Là encore, nous avons trouvé de nombreuses personnes de bonne volonté, comme le montre l’accroissement que notre assemblée a déjà réalisé. Deux nouveaux proclamateurs de la bonne nouvelle de cette ville assistèrent à l’Assemblée internationale de la Volonté divine dans la ville de New York, en 1958, et y furent immergés.
Comme les années ont été riches pour moi ! Bien qu’elles aient apporté avec elles des épreuves et des peines, les joies que j’ai trouvées dans le service à plein temps de notre Père céleste les ont plus que compensées. Se coucher le soir en sachant que la journée a été consacrée à louer le nom de Jéhovah est une joie, une source de contentement, difficile à exprimer. Je me demande souvent pourquoi tant de témoins absolument libres hésitent perpétuellement à entrer dans le service de pionnier. De même que Jéhovah a maintenu pleine d’huile la jarre de la veuve aux jours d’Élisée, ainsi il pourvoit aux besoins de ceux qui placent ses intérêts en premier lieu. C’est ce que nous autres, missionnaires, avons constaté au cours de nos nombreuses années de service à plein temps.

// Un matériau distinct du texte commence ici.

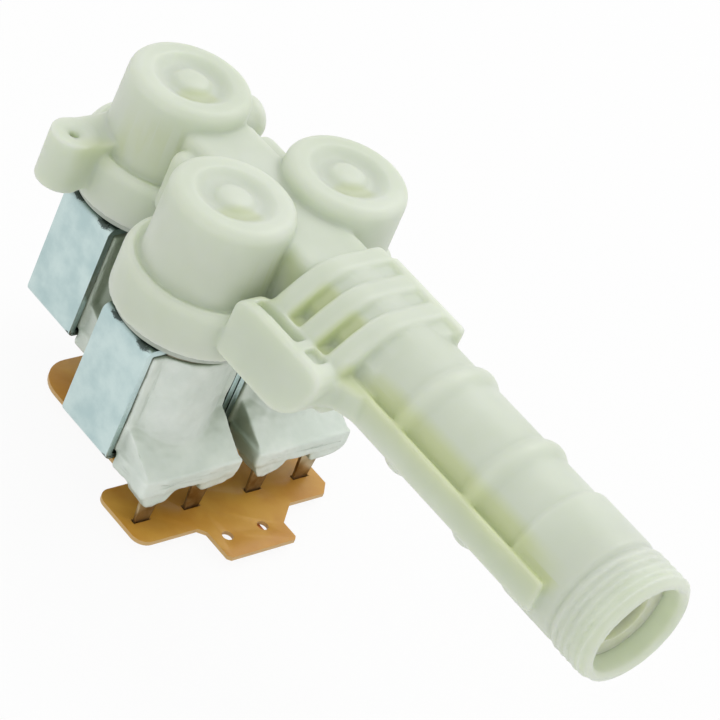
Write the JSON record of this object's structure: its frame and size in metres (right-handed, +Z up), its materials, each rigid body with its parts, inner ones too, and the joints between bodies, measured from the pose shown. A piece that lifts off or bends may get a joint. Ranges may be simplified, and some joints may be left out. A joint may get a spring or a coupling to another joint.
{
  "type": "washing machine inlet valve",
  "caption": "Appliance water inlet valve: moulded manifold with a long threaded inlet tube, domed valve chambers over strapped coils, and a shared circuit board.",
  "frame": {"origin": "centre of the bounding box's base, on the tips of the terminal legs", "axes": "-Y is the threaded inlet, +Y the rear valve, +X the side with the outlets, +Z up through the domes"},
  "size_m": [0.065, 0.1684, 0.0756],
  "materials": {
    "body_plastic": "satin, slightly translucent natural polyamide",
    "coil_plastic": "satin white encapsulation",
    "guide_plastic": "satin",
    "bobbin_plastic": "satin",
    "rubber": "matte moulded rubber",
    "yoke_steel": "zinc plated sheet, dulled, edges scuffed",
    "plunger_steel": "turned stainless",
    "spring_steel": "drawn wire",
    "copper": "enamelled winding wire",
    "terminal_tin": "tinned blade, tarnished",
    "solder": "dull solder",
    "board_laminate": "brown phenolic paper laminate",
    "strainer_plastic": "moulded strainer plastic"
  },
  "bodies": {
    "manifold": {"valve_body": "body_plastic", "circuit_board": "board_laminate", "inlet_strainer": "strainer_plastic", "regulator_ring": "rubber", "diaphragm_rear": "rubber", "guide_tube_rear": "guide_plastic", "coil_bobbin_rear": "bobbin_plastic", "coil_winding_rear": "copper", "coil_yoke_rear": "yoke_steel", "coil_cover_rear": "coil_plastic", "terminal_rear_a": "terminal_tin", "solder_rear_a": "solder", "terminal_rear_b": "terminal_tin", "solder_rear_b": "solder", "diaphragm_left": "rubber", "guide_tube_left": "guide_plastic", "coil_bobbin_left": "bobbin_plastic", "coil_winding_left": "copper", "coil_yoke_left": "yoke_steel", "coil_cover_left": "coil_plastic", "terminal_left_a": "terminal_tin", "solder_left_a": "solder", "terminal_left_b": "terminal_tin", "solder_left_b": "solder", "diaphragm_right": "rubber", "guide_tube_right": "guide_plastic", "coil_bobbin_right": "bobbin_plastic", "coil_winding_right": "copper", "coil_yoke_right": "yoke_steel", "coil_cover_right": "coil_plastic", "terminal_right_a": "terminal_tin", "solder_right_a": "solder", "terminal_right_b": "terminal_tin", "solder_right_b": "solder", "plunger_spring_rear": "spring_steel", "plunger_spring_left": "spring_steel", "plunger_spring_right": "spring_steel"},
    "plunger_body_rear": {"plunger_rear": "plunger_steel", "plunger_seal_rear": "rubber"},
    "diaphragm_core_rear": {"diaphragm_insert_rear": "guide_plastic"},
    "plunger_body_left": {"plunger_left": "plunger_steel", "plunger_seal_left": "rubber"},
    "diaphragm_core_left": {"diaphragm_insert_left": "guide_plastic"},
    "plunger_body_right": {"plunger_right": "plunger_steel", "plunger_seal_right": "rubber"},
    "diaphragm_core_right": {"diaphragm_insert_right": "guide_plastic"}
  },
  "joints": [
    {"name": "plunger_slide_rear", "type": "slide", "parent": "manifold", "child": "plunger_body_rear", "axis": [0, 0, 1], "range_m": [-0.0025, 0], "stiffness_N_per_m": 150, "springref_m": 0.006, "deforming": ["plunger_spring_rear"]},
    {"name": "diaphragm_lift_rear", "type": "slide", "parent": "manifold", "child": "diaphragm_core_rear", "axis": [0, 0, 1], "range_m": [-0.0012, 0], "deforming": ["diaphragm_rear"]},
    {"name": "plunger_slide_left", "type": "slide", "parent": "manifold", "child": "plunger_body_left", "axis": [0, 0, 1], "range_m": [-0.0025, 0], "stiffness_N_per_m": 150, "springref_m": 0.006, "deforming": ["plunger_spring_left"]},
    {"name": "diaphragm_lift_left", "type": "slide", "parent": "manifold", "child": "diaphragm_core_left", "axis": [0, 0, 1], "range_m": [-0.0012, 0], "deforming": ["diaphragm_left"]},
    {"name": "plunger_slide_right", "type": "slide", "parent": "manifold", "child": "plunger_body_right", "axis": [0, 0, 1], "range_m": [-0.0025, 0], "stiffness_N_per_m": 150, "springref_m": 0.006, "deforming": ["plunger_spring_right"]},
    {"name": "diaphragm_lift_right", "type": "slide", "parent": "manifold", "child": "diaphragm_core_right", "axis": [0, 0, 1], "range_m": [-0.0012, 0], "deforming": ["diaphragm_right"]}
  ],
  "couplings": [
    {"joint": "diaphragm_lift_rear", "follows": "plunger_slide_rear", "ratio": 0.48},
    {"joint": "diaphragm_lift_left", "follows": "plunger_slide_left", "ratio": 0.48},
    {"joint": "diaphragm_lift_right", "follows": "plunger_slide_right", "ratio": 0.48}
  ]
}
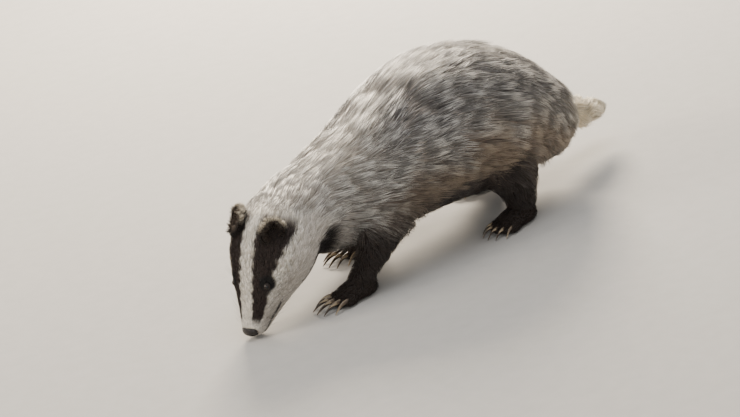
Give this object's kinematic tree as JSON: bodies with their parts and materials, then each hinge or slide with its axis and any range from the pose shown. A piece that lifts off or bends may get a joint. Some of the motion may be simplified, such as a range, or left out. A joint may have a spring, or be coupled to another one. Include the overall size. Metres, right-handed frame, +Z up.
{
  "type": "european badger",
  "caption": "Life-size still model of a standing european badger with its nose lowered to the ground, striped face and long coarse coat.",
  "frame": {"origin": "centre of the bounding box at floor level, where the soles of the paws rest", "axes": "+X is the way the badger faces, +Y its left side, +Z up from the floor"},
  "size_m": [0.7244, 0.2436, 0.261],
  "materials": {
    "white_face_fur": "matte short fur",
    "grey_guard_hair": "coarse hair with a slight sheen",
    "dark_leg_fur": "matte short fur",
    "cream_tail_fur": "coarse hair with a slight sheen",
    "ear_skin_and_fur": "matte short fur",
    "nose_skin": "moist, fine grain",
    "glass_eye": "polished"
  },
  "bodies": {
    "root": {"head": "white_face_fur", "jaw": "white_face_fur", "nose": "nose_skin", "eye_left": "glass_eye", "eye_right": "glass_eye", "ear_left": "ear_skin_and_fur", "ear_right": "ear_skin_and_fur", "neck": "grey_guard_hair", "torso": "grey_guard_hair", "tail": "cream_tail_fur", "foreleg_left": "dark_leg_fur", "foreleg_right": "dark_leg_fur", "hindleg_left": "dark_leg_fur", "hindleg_right": "dark_leg_fur", "forepaw_left": "dark_leg_fur", "forepaw_right": "dark_leg_fur", "hindpaw_left": "dark_leg_fur", "hindpaw_right": "dark_leg_fur"}
  },
  "joints": []
}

Les expériences que j’ai goûtées dans mon territoire à l’étranger ont enrichi ma vie et affermi ma foi, m’ont amenée à me confier toujours en Jéhovah. Je suis si heureuse de n’avoir pas reporté à plus tard le service de pionnier, mais de m’être jetée dedans avec la foi absolue que Jéhovah m’aiderait à poursuivre le but de ma vie.